An overall chemical equation shows only reactants and products, but a reaction mechanism reveals the step-by-step process at the molecular level. The mechanism consists of multiple elementary reactions occurring in sequence that sum to produce the balanced overall equation. This detailed view explains how bonds actually break and form during the reaction.
Q2: What are reaction intermediates and why don't they appear in the overall equation?
Reaction intermediates are low-energy species produced in one elementary step and consumed in a subsequent step. They are short-lived and absent from the final product mixture. When elementary steps are combined to form the overall equation, intermediates cancel out because they are both produced and consumed, leaving only the true reactants and products.
Q3: How does the rate-limiting step control the overall reaction rate?
The rate-limiting step is the slowest elementary reaction in a multistep mechanism. Since a reaction cannot proceed faster than its slowest step, this step determines the overall reaction rate. Even if other elementary steps occur quickly, the entire reaction is constrained by the speed of the rate-determining step.
Q4: What is molecularity and how does it relate to reaction order in elementary reactions?
Molecularity is the number of reactant molecules in an elementary reaction. Unlike overall reactions, the rate law for an elementary reaction can be predicted directly from its stoichiometric coefficients. Unimolecular reactions are first-order, bimolecular reactions are second-order, and termolecular reactions are third-order.
Q5: Why are termolecular elementary reactions so rare?
Termolecular reactions involve the simultaneous collision of three atoms, molecules, or ions. The probability of three particles colliding at the same time and place is extremely low compared to unimolecular or bimolecular collisions. Although rare, a few established termolecular reactions exist, such as certain reactions involving nitric oxide.
Q6: How do you determine the rate law for an elementary reaction versus an overall reaction?
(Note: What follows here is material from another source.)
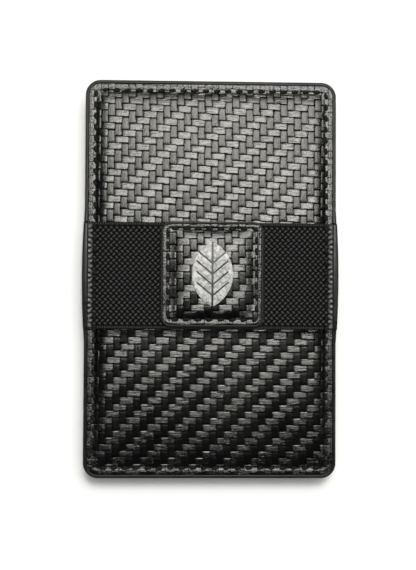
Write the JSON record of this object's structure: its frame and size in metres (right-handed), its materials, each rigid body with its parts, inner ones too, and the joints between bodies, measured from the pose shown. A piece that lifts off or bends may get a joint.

For elementary reactions, the rate law can be predicted directly from the balanced equation using stoichiometric coefficients. For overall reactions, the rate law must be determined experimentally because the mechanism is unknown. This distinction is crucial because elementary reaction equations represent actual molecular interactions, while overall equations do not.
Q7: What is the difference between reaction intermediates and activated complexes?
Reaction intermediates are low-energy species produced and consumed during elementary steps, appearing in the mechanism but not the overall equation. Activated complexes are high-energy transition states that exist only momentarily during the transformation of reactants to products. Both are temporary, but intermediates are stable enough to participate in subsequent steps.